::: DATA SECTION

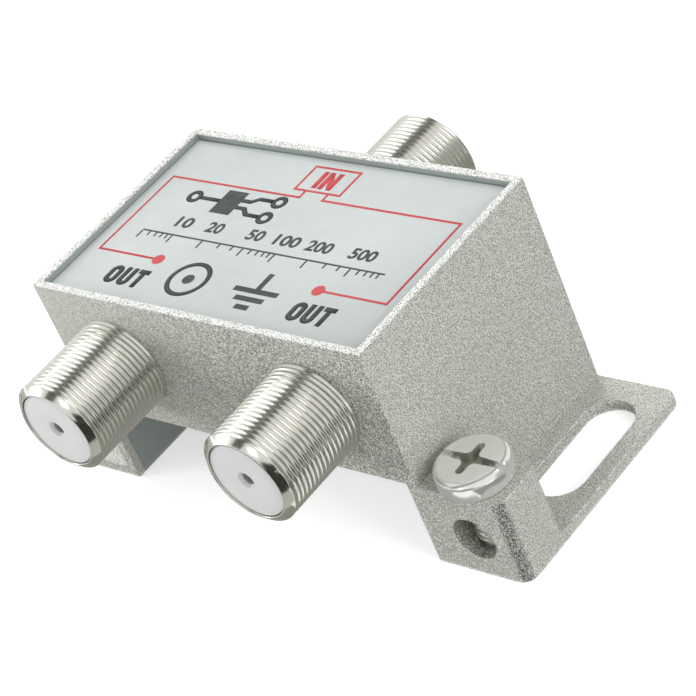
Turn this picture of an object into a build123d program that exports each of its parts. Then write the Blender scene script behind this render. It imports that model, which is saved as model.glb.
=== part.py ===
"""Two-way coaxial splitter: a cast housing on slotted feet with three threaded ports.

Millimetres, +Z up. The feet stand on z = 0, the origin is under the middle of the housing,
the two outputs face -Y and the input faces +Y.
"""

import os

from build123d import *

os.makedirs("parts", exist_ok=True)

# cast housing
body_width = 40.0
body_depth = 24.0
body_height = 14.6
leg_height = 9.0
side_wall = 1.2
end_wall = 1.3
roof = 1.0
rim_width = 0.8
recess_depth = 0.85

# feet
flange_width = 8.8
flange_thickness = 1.2
flange_corner = 1.2
slot_width = 5.3
slot_length = 12.5
slot_margin = 2.6

# earth clamp block on the right foot
block_depth = 5.9
block_height = 8.9
block_front_corner = 1.4
block_back_corner = 1.3
wire_hole_diameter = 4.4
wire_hole_height = 4.2

# clamp screw
screw_diameter = 4.0
screw_clearance = 0.05
screw_length = 6.6
screw_bottom_gap = 0.4
screw_tip_chamfer = 0.35
head_diameter = 7.0
head_height = 1.9
head_edge = 0.5
head_slot_width = 0.55
head_slot_depth = 0.55
cross_length = 3.8
cross_width = 0.7
cross_depth = 1.2
cross_web = 0.75
cross_taper = 10

# label in the roof recess
label_thickness = 0.15
label_gap = 0.1

# threaded ports
port_spacing = 23.5
port_rise = 7.2
port_diameter = 9.525
port_length = 9.7
port_chamfer = 0.55
port_lip = 0.15
port_bore = 7.8
tail_diameter = 8.9
tail_overhang = 0.3
boss_diameter = 12.0
boss_length = 1.6

# insulators and centre contacts
insulator_play = 0.03
insulator_set_back = 0.15
insulator_front = 1.6
pin_hole_diameter = 1.2
pin_countersink = 0.3
contact_diameter = 2.6
contact_bore = 1.6
contact_slit = 0.35
contact_slit_length = 4.5
contact_play = 0.05
contact_length = 8.0
contact_base = 1.2
tail_strip_width = 0.8
tail_strip_thickness = 0.3
tail_strip_bend = 0.8
tail_strip_reach = 4.5
tail_strip_below = 0.6

# circuit board, hung in the chamber under four cast corner pads
board_clearance = 0.6
board_thickness = 1.0
board_rise = 3.4
pad_overlap = 1.9
pin_diameter = 1.0
pin_inset = 1.2
pin_below = 0.5
hole_play = 0.1

# ferrite cores, both of one size
core_width = 7.0
core_length = 6.2
core_height = 4.2
core_hole = 1.8
core_hole_pitch = 3.8
core_offset = 5.0
winding_width = 0.7
winding_height = 1.2
winding_gap = 0.15
wire_diameter = 0.4
wire_below = 0.5

# chip capacitors and the chip resistor, all of one size
chip_length = 3.2
chip_width = 1.6
chip_height = 1.1
chip_end = 0.5
chip_plating = 0.06
chip_spacing = 2.6
trimmer_inset = 3.4

# closing plate below
cover_thickness = 0.5
cover_ledge = 0.5
cover_inset = 0.3
cover_gap = 0.1
cover_corner = 0.6

# places that follow from the sizes above
half_width = body_width / 2
half_depth = body_depth / 2
half_span = half_width + flange_width
body_top = leg_height + body_height
port_height = leg_height + port_rise
recess_floor = body_top - recess_depth
ceiling = recess_floor - roof
foot_centre = half_width + flange_width / 2
block_centre_y = -half_depth + block_depth / 2
slot_centre_y = half_depth - slot_margin - slot_length / 2
screw_tip = block_height - screw_length
tail_length = end_wall + boss_length + tail_overhang
board_top = leg_height + board_rise
board_bottom = board_top - board_thickness
chamber_width = body_width - 2 * side_wall
chamber_depth = body_depth - 2 * end_wall
board_width = chamber_width - 2 * board_clearance
board_depth = chamber_depth - 2 * (boss_length + board_clearance)
pin_x = board_width / 2 - pin_inset
pin_y = board_depth / 2 - pin_inset
pin_places = [(-pin_x, pin_y), (pin_x, -pin_y)]
tail_y = half_depth - tail_strip_reach
chip_y = tail_y - chip_spacing
winding_end = core_length / 2 + winding_gap + winding_width / 2
wire_places = [(-core_hole_pitch / 2, -winding_end), (core_hole_pitch / 2, winding_end)]
cover_bottom = leg_height + cover_inset

# each port: x of its axis, and the side of the housing that it leaves
ports = {
    "input": (0, 1),
    "left_output": (-port_spacing / 2, -1),
    "right_output": (port_spacing / 2, -1),
}

# each chip: its middle on the board, and the angle of its length
chips = {
    "input_capacitor": (0, chip_y, 90),
    "left_output_capacitor": (-port_spacing / 2, -chip_y, 90),
    "right_output_capacitor": (port_spacing / 2, -chip_y, 90),
    "trimming_capacitor": (board_width / 2 - trimmer_inset, chip_y, 0),
    "isolation_resistor": (0, -tail_y, 0),
}

# each ferrite core: x of its middle on the board
cores = {"matching": -core_offset, "dividing": core_offset}


def finish(piece, name):
    piece.part.label = name
    export_step(piece.part, f"parts/{name}.step")


def port_face(x, side):
    """Plane on the housing's end wall, facing out along the port."""
    return Plane(origin=(x, side * half_depth, port_height), x_dir=(1, 0, 0), z_dir=(0, side, 0))


def port_section(x, side):
    """Plane through the port's axis: local x runs out from the wall, local y is the radius."""
    return Plane(origin=(x, side * half_depth, port_height), x_dir=(0, side, 0), z_dir=(side, 0, 0))


def port_axis(x, side):
    return Axis((x, side * half_depth, port_height), (0, side, 0))


def at_corner(edges, x, y, reach=0.01):
    found = edges.filter_by(Axis.Z).filter_by_position(Axis.X, x - reach, x + reach)
    return found.filter_by_position(Axis.Y, y - reach, y + reach)


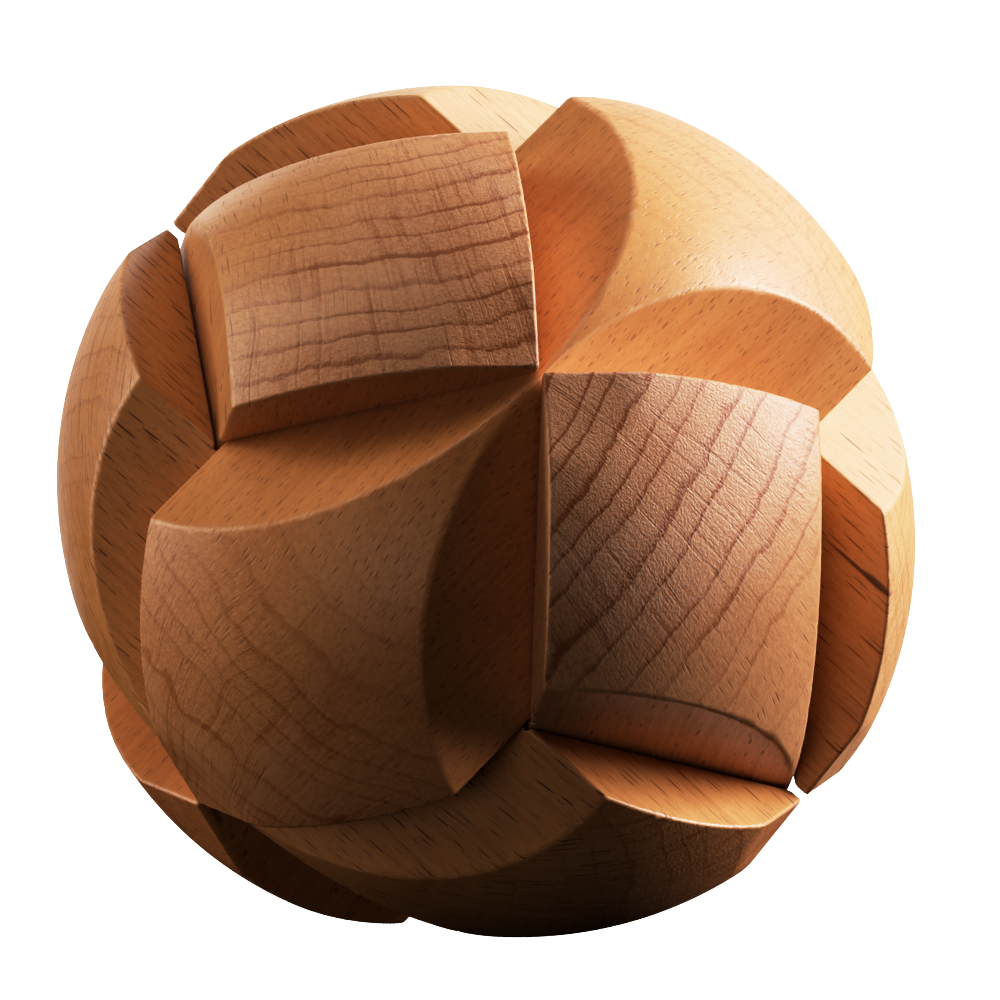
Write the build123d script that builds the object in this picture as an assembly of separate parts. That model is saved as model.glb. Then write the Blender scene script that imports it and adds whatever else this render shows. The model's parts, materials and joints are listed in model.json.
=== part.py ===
from build123d import *
import os
from math import sqrt

# A wooden ball burr puzzle: six square bars, each turned 45 degrees about its own length, cross in
# three pairs at the middle, and the outside is turned to a ball. Each bar's own part of the ball is
# a little longer along the bar than across it, and the blank's flat ends show at its tips. All sizes
# are in millimetres.
#
# Puzzle frame: the two X bars run along x with their axes at y = +-PITCH, the two Y bars run along
# y at z = +-PITCH, and the two Z bars run along z at x = +-PITCH. Every bar's inner edge passes
# through the ball's centre. Part frame: +Z up, origin at the ball's centre, and the ball stands on
# three corners round a threefold axis, which is the part's Z axis.

# Driving dimensions
BALL_LENGTH = 77.2  # along a bar, if its ends came to a full curve
BALL_WAIST = 71.6  # across the bar, over the back of it and of the bar opposite
BLANK_LENGTH = 75.0  # of the square stick that a bar is turned from
PITCH_SIDE = 25.6  # side of the square space that each bar takes up
FIT_GAP = 0.30  # gap between two bars' facing flats

# Derived dimensions
PITCH = PITCH_SIDE / sqrt(2)  # a bar's axis is half its diagonal from the centre
BAR_SIDE = PITCH_SIDE - FIT_GAP
NOTCH_SIDE = PITCH_SIDE + FIT_GAP
CUTTER_LENGTH = 2 * BALL_LENGTH  # a notch cutter passes right through the ball

# The puzzle frame's x and z axes, seen in the part frame
PUZZLE_X = (1 / sqrt(2), 1 / sqrt(6), 1 / sqrt(3))
PUZZLE_Z = (1 / sqrt(2), -1 / sqrt(6), -1 / sqrt(3))
PUZZLE = Plane(origin=(0, 0, 0), x_dir=PUZZLE_X, z_dir=PUZZLE_Z)

# Each bar's run and the side of the centre that its axis lies on
RUNS = {
    "x": ((1, 0, 0), (0, 1, 0)),
    "y": ((0, 1, 0), (0, 0, 1)),
    "z": ((0, 0, 1), (1, 0, 0)),
}
BARS = {
    "key_bar": ("x", 1),
    "base_bar": ("x", -1),
    "lower_cross_bar": ("y", 1),
    "upper_cross_bar": ("y", -1),
    "right_side_bar": ("z", 1),
    "left_side_bar": ("z", -1),
}

# The bars that each bar is notched for. The key bar has no notch, so it slides straight out.
NOTCHED_FOR = {
    "key_bar": (),
    "base_bar": ("right_side_bar", "left_side_bar"),
    "lower_cross_bar": ("key_bar", "base_bar"),
    "upper_cross_bar": ("key_bar", "base_bar"),
    "right_side_bar": ("lower_cross_bar", "upper_cross_bar", "key_bar"),
    "left_side_bar": ("lower_cross_bar", "upper_cross_bar", "key_bar"),
}


def square_stick(name, side, length):
    """A square stick along the named bar's axis, turned so that one edge meets the ball's centre."""
    run, side_of = RUNS[BARS[name][0]]
    offset = BARS[name][1] * PITCH
    centre = tuple(offset * s for s in side_of)
    section = Plane(origin=centre, x_dir=side_of, z_dir=run)
    square = section * Rectangle(side, side, rotation=45)
    return extrude(square, amount=length / 2, both=True)


def turned_form(name):
    """The solid that the bar is turned to: half an ellipse spun round a line through the ball's centre."""
    run, side_of = RUNS[BARS[name][0]]
    half_length, half_waist = BALL_LENGTH / 2, BALL_WAIST / 2
    half_plane = Pos(0, half_waist / 2) * Rectangle(BALL_LENGTH, half_waist)
    profile = Ellipse(half_length, half_waist) & half_plane
    away = Vector(side_of) * -BARS[name][1]  # the form's seam is on the side away from the bar
    plane = Plane(origin=(0, 0, 0), x_dir=run, z_dir=Vector(run).cross(away))
    return revolve(plane * profile, axis=Axis((0, 0, 0), run))


def puzzle_bar(name):
    """One finished bar in the puzzle frame: turned to the ball, then notched for its neighbours."""
    bar = square_stick(name, BAR_SIDE, BLANK_LENGTH) & turned_form(name)
    for neighbour in NOTCHED_FOR[name]:
        bar -= square_stick(neighbour, NOTCH_SIDE, CUTTER_LENGTH)
    return bar


def in_part_frame(bar):
    """The bar's single solid, moved from the puzzle frame to the part frame."""
    return bar.solid().moved(PUZZLE.location)


os.makedirs("parts", exist_ok=True)
for bar_name in BARS:
    export_step(in_part_frame(puzzle_bar(bar_name)), f"parts/{bar_name}.step")
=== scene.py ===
import json
import math

import bpy
import numpy as np
from mathutils import Matrix, Vector


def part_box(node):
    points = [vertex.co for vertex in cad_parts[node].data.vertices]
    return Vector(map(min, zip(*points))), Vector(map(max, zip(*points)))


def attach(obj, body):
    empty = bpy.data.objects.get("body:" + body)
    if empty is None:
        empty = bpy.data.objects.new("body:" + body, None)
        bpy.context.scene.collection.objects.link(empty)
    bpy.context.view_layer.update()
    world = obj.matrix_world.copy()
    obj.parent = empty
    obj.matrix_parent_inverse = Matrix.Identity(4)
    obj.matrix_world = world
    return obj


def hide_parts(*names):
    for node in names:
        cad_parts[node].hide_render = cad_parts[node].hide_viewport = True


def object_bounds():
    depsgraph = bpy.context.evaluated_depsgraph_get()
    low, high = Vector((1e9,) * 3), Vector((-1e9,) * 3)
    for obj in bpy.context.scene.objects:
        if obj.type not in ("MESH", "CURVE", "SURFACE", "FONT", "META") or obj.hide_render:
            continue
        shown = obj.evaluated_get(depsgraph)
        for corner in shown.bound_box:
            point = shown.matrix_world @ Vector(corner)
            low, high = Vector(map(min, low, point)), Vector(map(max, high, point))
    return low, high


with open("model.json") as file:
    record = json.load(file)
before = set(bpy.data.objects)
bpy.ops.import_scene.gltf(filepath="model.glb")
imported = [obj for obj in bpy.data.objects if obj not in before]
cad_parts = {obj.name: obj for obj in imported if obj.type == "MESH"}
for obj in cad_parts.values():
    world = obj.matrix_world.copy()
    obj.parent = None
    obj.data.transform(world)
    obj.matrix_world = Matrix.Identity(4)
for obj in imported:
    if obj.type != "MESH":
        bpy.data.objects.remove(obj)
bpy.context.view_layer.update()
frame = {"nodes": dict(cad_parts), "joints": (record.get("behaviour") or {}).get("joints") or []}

# A wooden ball burr puzzle: six square beech bars, each turned 45 degrees about its own length,
# turned to a ball outside. Lengths below are in millimetres, and the meshes are in metres.
MM = 0.001

# Which of the puzzle's three directions each bar runs along, and the side of the centre it is on.
BARS = {
    "key_bar": (0, 1),
    "base_bar": (0, -1),
    "lower_cross_bar": (1, 1),
    "upper_cross_bar": (1, -1),
    "right_side_bar": (2, 1),
    "left_side_bar": (2, -1),
}
NOTCHED_FOR = {
    "key_bar": (),
    "base_bar": ("right_side_bar", "left_side_bar"),
    "lower_cross_bar": ("key_bar", "base_bar"),
    "upper_cross_bar": ("key_bar", "base_bar"),
    "right_side_bar": ("lower_cross_bar", "upper_cross_bar", "key_bar"),
    "left_side_bar": ("lower_cross_bar", "upper_cross_bar", "key_bar"),
}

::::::

TASK TO COMPLETE —
Quote nothing but the lines that run from the line containing "half_length, half_waist = BALL_LENGTH" through the line containing "shown = obj.evaluated_get(depsgraph)", keeping both of them word for word.

RESPONSE —
    half_length, half_waist = BALL_LENGTH / 2, BALL_WAIST / 2
    half_plane = Pos(0, half_waist / 2) * Rectangle(BALL_LENGTH, half_waist)
    profile = Ellipse(half_length, half_waist) & half_plane
    away = Vector(side_of) * -BARS[name][1]  # the form's seam is on the side away from the bar
    plane = Plane(origin=(0, 0, 0), x_dir=run, z_dir=Vector(run).cross(away))
    return revolve(plane * profile, axis=Axis((0, 0, 0), run))


def puzzle_bar(name):
    """One finished bar in the puzzle frame: turned to the ball, then notched for its neighbours."""
    bar = square_stick(name, BAR_SIDE, BLANK_LENGTH) & turned_form(name)
    for neighbour in NOTCHED_FOR[name]:
        bar -= square_stick(neighbour, NOTCH_SIDE, CUTTER_LENGTH)
    return bar


def in_part_frame(bar):
    """The bar's single solid, moved from the puzzle frame to the part frame."""
    return bar.solid().moved(PUZZLE.location)


os.makedirs("parts", exist_ok=True)
for bar_name in BARS:
    export_step(in_part_frame(puzzle_bar(bar_name)), f"parts/{bar_name}.step")
=== scene.py ===
import json
import math

import bpy
import numpy as np
from mathutils import Matrix, Vector


def part_box(node):
    points = [vertex.co for vertex in cad_parts[node].data.vertices]
    return Vector(map(min, zip(*points))), Vector(map(max, zip(*points)))


def attach(obj, body):
    empty = bpy.data.objects.get("body:" + body)
    if empty is None:
        empty = bpy.data.objects.new("body:" + body, None)
        bpy.context.scene.collection.objects.link(empty)
    bpy.context.view_layer.update()
    world = obj.matrix_world.copy()
    obj.parent = empty
    obj.matrix_parent_inverse = Matrix.Identity(4)
    obj.matrix_world = world
    return obj


def hide_parts(*names):
    for node in names:
        cad_parts[node].hide_render = cad_parts[node].hide_viewport = True


def object_bounds():
    depsgraph = bpy.context.evaluated_depsgraph_get()
    low, high = Vector((1e9,) * 3), Vector((-1e9,) * 3)
    for obj in bpy.context.scene.objects:
        if obj.type not in ("MESH", "CURVE", "SURFACE", "FONT", "META") or obj.hide_render:
            continue
        shown = obj.evaluated_get(depsgraph)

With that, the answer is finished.